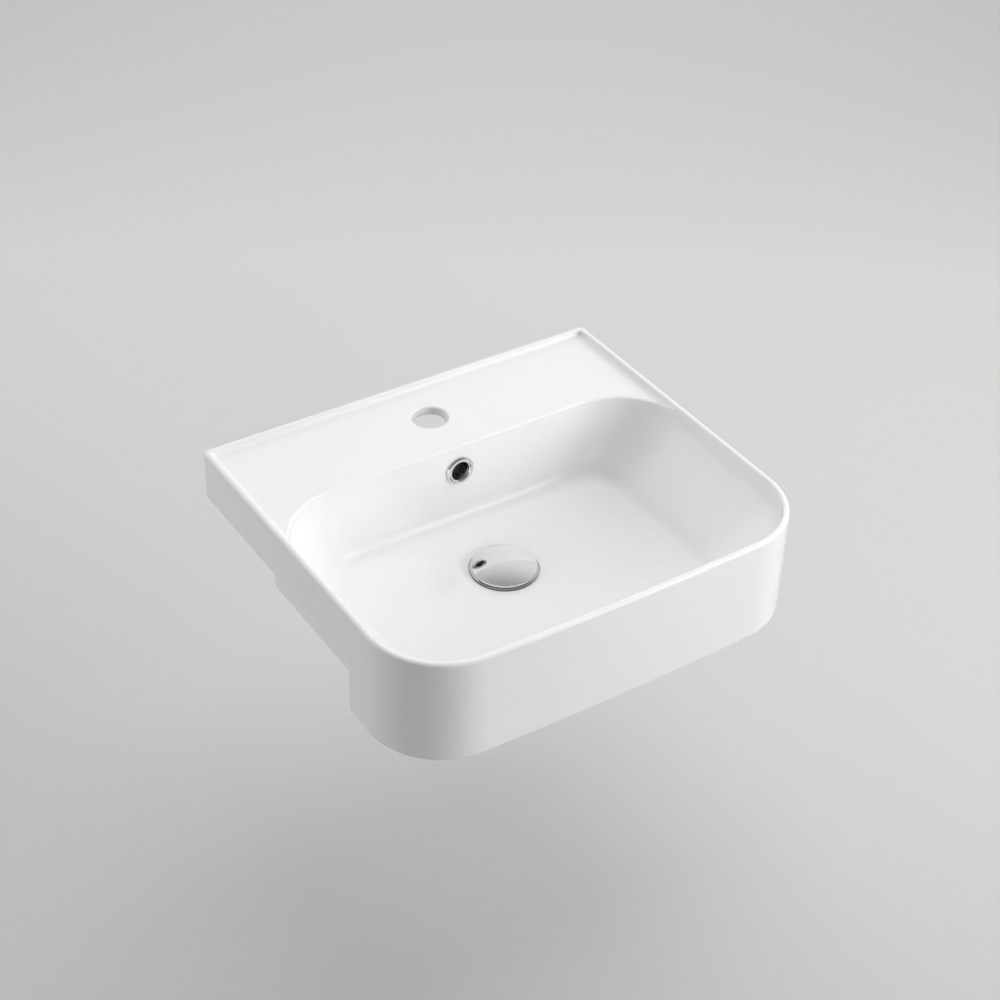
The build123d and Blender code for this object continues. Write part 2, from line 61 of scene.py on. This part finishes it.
# ---------------------------------------------------------------- glaze, plate and turned metal
GLAZE_TINT = (0.918, 0.919, 0.912), (0.935, 0.936, 0.929)
GLAZE_ROUGHNESS = 0.28, 0.34
GLAZE_DRIFT_SCALE = 9
GLAZE_IOR = 1.5
COAT_WEIGHT = 0.8
COAT_ROUGHNESS = 0.07
RIPPLE_SCALE = 55
RIPPLE_STRENGTH = 0.08
RIPPLE_HEIGHT = 0.0006
EDGE_ROUND = 0.0022
EDGE_SAMPLES = 8
CHROME_TINT = (0.80, 0.81, 0.82), (0.86, 0.87, 0.88)
CHROME_ROUGHNESS = 0.015, 0.04
CHROME_HAZE_SCALE = 160
TURNING_SCALE = 700
TURNING_DISTORTION = 1.5
TURNING_STRENGTH = 0.15
TURNING_HEIGHT = 0.00005
TURNING_ROUGHNESS_SPAN = 0.1
GRAIN_STRENGTH = 0.25
GRAIN_ROUGHNESS_SPAN = 0.06


def add_camera():
    """The camera looks down from the front left, with a slight roll."""
    forward = -Vector((math.sin(CAMERA_AZIMUTH) * math.cos(CAMERA_ELEVATION),
                       -math.cos(CAMERA_AZIMUTH) * math.cos(CAMERA_ELEVATION),
                       math.sin(CAMERA_ELEVATION)))
    level_right = forward.cross(Vector((0, 0, 1))).normalized()
    level_up = level_right.cross(forward)
    right = math.cos(CAMERA_ROLL) * level_right + math.sin(CAMERA_ROLL) * level_up
    up = -math.sin(CAMERA_ROLL) * level_right + math.cos(CAMERA_ROLL) * level_up
    data = bpy.data.cameras.new("camera")
    data.lens = CAMERA_LENS
    data.sensor_width = CAMERA_SENSOR
    data.clip_end = CAMERA_REACH
    camera = bpy.data.objects.new("camera", data)
    bpy.context.scene.collection.objects.link(camera)
    camera.matrix_world = Matrix((
        (right.x, up.x, -forward.x, CAMERA_PLACE.x),
        (right.y, up.y, -forward.y, CAMERA_PLACE.y),
        (right.z, up.z, -forward.z, CAMERA_PLACE.z),
        (0, 0, 0, 1)))
    bpy.context.scene.camera = camera


def add_soft_box(name, place, size, power, target=MIDDLE, colour=WHITE, seen_by="matt"):
    """A rectangular light at place, aimed at target, that lights only matt or only gloss surfaces."""
    data = bpy.data.lights.new(name, "AREA")
    data.shape = "RECTANGLE"
    data.size, data.size_y = size
    data.energy = power
    data.color = colour
    light = bpy.data.objects.new(name, data)
    bpy.context.scene.collection.objects.link(light)
    light.location = place
    light.visible_glossy = seen_by == "gloss"
    light.visible_diffuse = seen_by == "matt"
    light.rotation_euler = (Vector(target) - Vector(place)).to_track_quat("-Z", "Y").to_euler()


def add_world():
    """A pale room that is darker overhead and on the camera's side."""
    world = bpy.data.worlds.new("studio")
    world.use_nodes = True
    tree = world.node_tree
    towards = along(tree, "Generated", ROOM_DARK_SIDE)
    share = share_of_span(tree, towards, ROOM_TURN)
    share.interpolation_type = "SMOOTHSTEP"
    background = tree.nodes["Background"]
    tint_between(tree, share.outputs["Result"], ROOM_PALE, ROOM_DARK, background.inputs["Color"])
    background.inputs["Strength"].default_value = 1
    bpy.context.scene.world = world


def add_floor():
    """A wide plain sheet of paper below the basin, with painted shade that darkens it towards the front."""
    mesh = bpy.data.meshes.new("floor")
    signs = ((-1, -1), (1, -1), (1, 1), (-1, 1))
    corners = [(x * FLOOR_REACH, y * FLOOR_REACH, FLOOR_HEIGHT) for x, y in signs]
    mesh.from_pydata(corners, [], [(0, 1, 2, 3)])
    floor = bpy.data.objects.new("floor", mesh)
    bpy.context.scene.collection.objects.link(floor)
    floor.data.materials.append(floor_paper_painted_shade())


# ---------------------------------------------------------------- node helpers
def new_material(name):
    """A node material: (material, node tree, its Principled shader)."""
    material = bpy.data.materials.new(name)
    material.use_nodes = True
    tree = material.node_tree
    return material, tree, tree.nodes["Principled BSDF"]


def along(tree, coordinates, direction):
    """How far the named coordinates reach along direction, as an output."""
    place = tree.nodes.new("ShaderNodeTexCoord")
    reach = tree.nodes.new("ShaderNodeVectorMath")
    reach.operation = "DOT_PRODUCT"
    reach.inputs[1].default_value = direction
    tree.links.new(place.outputs[coordinates], reach.inputs[0])
    return reach.outputs["Value"]


def share_of_span(tree, value, span):
    """The node that turns value, over span, into 0 to 1."""
    share = tree.nodes.new("ShaderNodeMapRange")
    share.inputs["From Min"].default_value, share.inputs["From Max"].default_value = span
    tree.links.new(value, share.inputs["Value"])
    return share


def object_noise(tree, scale, detail=2.0, roughness=0.5):
    """Noise in object coordinates, in metres."""
    place = tree.nodes.new("ShaderNodeTexCoord")
    noise = tree.nodes.new("ShaderNodeTexNoise")
    noise.inputs["Scale"].default_value = scale
    noise.inputs["Detail"].default_value = detail
    noise.inputs["Roughness"].default_value = roughness
    tree.links.new(place.outputs["Object"], noise.inputs["Vector"])
    return noise


def tint_between(tree, factor, low, high, target):
    """Colour between low and high by factor, into target."""
    mix = tree.nodes.new("ShaderNodeMix")
    mix.data_type = "RGBA"
    mix.inputs["A"].default_value = (*low, 1)
    mix.inputs["B"].default_value = (*high, 1)
    tree.links.new(factor, mix.inputs["Factor"])
    tree.links.new(mix.outputs["Result"], target)


def value_between(tree, factor, low, high, target):
    """Number between low and high by factor, into target."""
    span = tree.nodes.new("ShaderNodeMapRange")
    span.inputs["To Min"].default_value = low
    span.inputs["To Max"].default_value = high
    tree.links.new(factor, span.inputs["Value"])
    tree.links.new(span.outputs["Result"], target)


def add_bump(tree, shader, height, strength, distance, edge_round=0.0):
    """Bump from height; edge_round also softens the light on edges, over that many metres."""
    bump = tree.nodes.new("ShaderNodeBump")
    if edge_round:
        soft_edge = tree.nodes.new("ShaderNodeBevel")
        soft_edge.samples = EDGE_SAMPLES
        soft_edge.inputs["Radius"].default_value = edge_round
        tree.links.new(soft_edge.outputs["Normal"], bump.inputs["Normal"])
    bump.inputs["Strength"].default_value = strength
    bump.inputs["Distance"].default_value = distance
    tree.links.new(height, bump.inputs["Height"])
    tree.links.new(bump.outputs["Normal"], shader.inputs["Normal"])


# ---------------------------------------------------------------- materials
def floor_paper_painted_shade():
    """Matt paper with painted shade: its colour is darker near the front and lighter far back, in place of
    the fall of light.
    """
    material, tree, shader = new_material("floor_paper_painted_shade")
    share = share_of_span(tree, along(tree, "Object", PAPER_AWAY), PAPER_SPAN)
    # painted shade: paper colour darkened towards the front, lightened far back
    tint_between(tree, share.outputs["Result"], PAPER_NEAR_PAINTED_SHADE, PAPER_FAR_PAINTED_LIGHT, shader.inputs["Base Color"])
    shader.inputs["Roughness"].default_value = PAPER_ROUGHNESS
    shader.inputs["Specular IOR Level"].default_value = PAPER_SHINE
    return material


def glazed_ceramic():
    """White gloss glaze over a fired body: slight tone drift, faint ripple, clear coat."""
    material, tree, shader = new_material("glazed_ceramic")
    drift = object_noise(tree, GLAZE_DRIFT_SCALE, detail=3)
    tint_between(tree, drift.outputs["Fac"], *GLAZE_TINT, shader.inputs["Base Color"])
    value_between(tree, drift.outputs["Fac"], *GLAZE_ROUGHNESS, shader.inputs["Roughness"])
    shader.inputs["IOR"].default_value = GLAZE_IOR
    shader.inputs["Coat Weight"].default_value = COAT_WEIGHT
    shader.inputs["Coat Roughness"].default_value = COAT_ROUGHNESS
    ripple = object_noise(tree, RIPPLE_SCALE, detail=1)
    add_bump(tree, shader, ripple.outputs["Fac"], RIPPLE_STRENGTH, RIPPLE_HEIGHT, edge_round=EDGE_ROUND)
    return material


def polished_chrome():
    """Bright plate with faint polishing haze."""
    material, tree, shader = new_material("polished_chrome")
    haze = object_noise(tree, CHROME_HAZE_SCALE, detail=4)
    tint_between(tree, haze.outputs["Fac"], *CHROME_TINT, shader.inputs["Base Color"])
    value_between(tree, haze.outputs["Fac"], *CHROME_ROUGHNESS, shader.inputs["Roughness"])
    shader.inputs["Metallic"].default_value = 1
    return material


def turned_metal(name, low, high, rough):
    """Lathe-turned metal: fine rings of tone and height across z."""
    material, tree, shader = new_material(name)
    place = tree.nodes.new("ShaderNodeTexCoord")
    wave = tree.nodes.new("ShaderNodeTexWave")
    wave.bands_direction = "Z"
    wave.inputs["Scale"].default_value = TURNING_SCALE
    wave.inputs["Distortion"].default_value = TURNING_DISTORTION
    tree.links.new(place.outputs["Object"], wave.inputs["Vector"])
    rings = wave.outputs["Fac"]
    tint_between(tree, rings, low, high, shader.inputs["Base Color"])
    value_between(tree, rings, rough, rough + TURNING_ROUGHNESS_SPAN, shader.inputs["Roughness"])
    shader.inputs["Metallic"].default_value = 1
    add_bump(tree, shader, rings, TURNING_STRENGTH, TURNING_HEIGHT)
    return material


def moulded(name, low, high, rough, grain, depth):
    """Rubber or plastic with a fine moulded grain."""
    material, tree, shader = new_material(name)
    noise = object_noise(tree, grain, detail=4, roughness=0.6)
    tint_between(tree, noise.outputs["Fac"], low, high, shader.inputs["Base Color"])
    value_between(tree, noise.outputs["Fac"], rough - GRAIN_ROUGHNESS_SPAN, rough + GRAIN_ROUGHNESS_SPAN,
                  shader.inputs["Roughness"])
    add_bump(tree, shader, noise.outputs["Fac"], GRAIN_STRENGTH, depth)
    return material


# ---------------------------------------------------------------- CAD nodes keep their shape
def dress(materials):
    """Every CAD node's slot takes the finish its record slot names."""
    for entry in frame["record"]["subparts"]:
        node = NODES[entry["node"]]
        node.data.materials.clear()
        node.data.materials.append(materials[entry["material_slot"]])


add_camera()
for soft_box in SOFT_BOXES:
    add_soft_box(**soft_box)
add_world()
add_floor()
dress({
    "glazed_ceramic": glazed_ceramic(),
    "chrome": polished_chrome(),
    "raw_brass": turned_metal("turned_brass", (0.60, 0.42, 0.17), (0.74, 0.55, 0.26), rough=0.28),
    "steel": turned_metal("spring_steel", (0.42, 0.42, 0.43), (0.62, 0.62, 0.63), rough=0.30),
    "gasket_rubber": moulded("gasket_rubber", (0.018, 0.018, 0.02), (0.035, 0.035, 0.037),
                             rough=0.62, grain=900, depth=0.0001),
    "washer_plastic": moulded("washer_plastic", (0.70, 0.70, 0.67), (0.78, 0.78, 0.75),
                              rough=0.45, grain=400, depth=0.00008),
    "clip_plastic": moulded("clip_plastic", (0.03, 0.03, 0.033), (0.055, 0.055, 0.058),
                            rough=0.42, grain=500, depth=0.00008),
})

bpy.context.scene.view_settings.view_transform = "Standard"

____

WRITTEN REQUEST >>
Return a word-for-word copy of the lines from the beginning of the listing to the line holding "bpy.context.scene.camera = camera", both kept.

TASK ANSWER >>
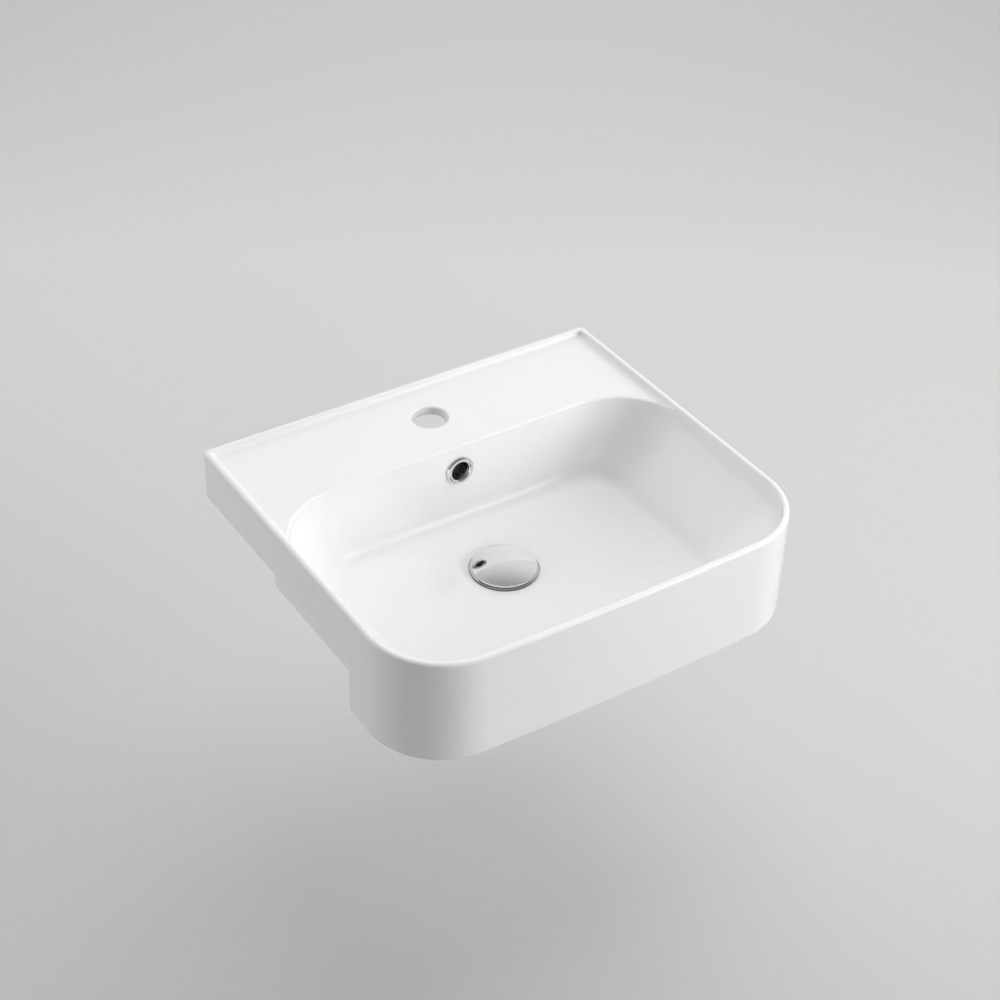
The build123d and Blender code for this object continues. Write part 2, from line 61 of scene.py on. This part finishes it.
# ---------------------------------------------------------------- glaze, plate and turned metal
GLAZE_TINT = (0.918, 0.919, 0.912), (0.935, 0.936, 0.929)
GLAZE_ROUGHNESS = 0.28, 0.34
GLAZE_DRIFT_SCALE = 9
GLAZE_IOR = 1.5
COAT_WEIGHT = 0.8
COAT_ROUGHNESS = 0.07
RIPPLE_SCALE = 55
RIPPLE_STRENGTH = 0.08
RIPPLE_HEIGHT = 0.0006
EDGE_ROUND = 0.0022
EDGE_SAMPLES = 8
CHROME_TINT = (0.80, 0.81, 0.82), (0.86, 0.87, 0.88)
CHROME_ROUGHNESS = 0.015, 0.04
CHROME_HAZE_SCALE = 160
TURNING_SCALE = 700
TURNING_DISTORTION = 1.5
TURNING_STRENGTH = 0.15
TURNING_HEIGHT = 0.00005
TURNING_ROUGHNESS_SPAN = 0.1
GRAIN_STRENGTH = 0.25
GRAIN_ROUGHNESS_SPAN = 0.06


def add_camera():
    """The camera looks down from the front left, with a slight roll."""
    forward = -Vector((math.sin(CAMERA_AZIMUTH) * math.cos(CAMERA_ELEVATION),
                       -math.cos(CAMERA_AZIMUTH) * math.cos(CAMERA_ELEVATION),
                       math.sin(CAMERA_ELEVATION)))
    level_right = forward.cross(Vector((0, 0, 1))).normalized()
    level_up = level_right.cross(forward)
    right = math.cos(CAMERA_ROLL) * level_right + math.sin(CAMERA_ROLL) * level_up
    up = -math.sin(CAMERA_ROLL) * level_right + math.cos(CAMERA_ROLL) * level_up
    data = bpy.data.cameras.new("camera")
    data.lens = CAMERA_LENS
    data.sensor_width = CAMERA_SENSOR
    data.clip_end = CAMERA_REACH
    camera = bpy.data.objects.new("camera", data)
    bpy.context.scene.collection.objects.link(camera)
    camera.matrix_world = Matrix((
        (right.x, up.x, -forward.x, CAMERA_PLACE.x),
        (right.y, up.y, -forward.y, CAMERA_PLACE.y),
        (right.z, up.z, -forward.z, CAMERA_PLACE.z),
        (0, 0, 0, 1)))
    bpy.context.scene.camera = camera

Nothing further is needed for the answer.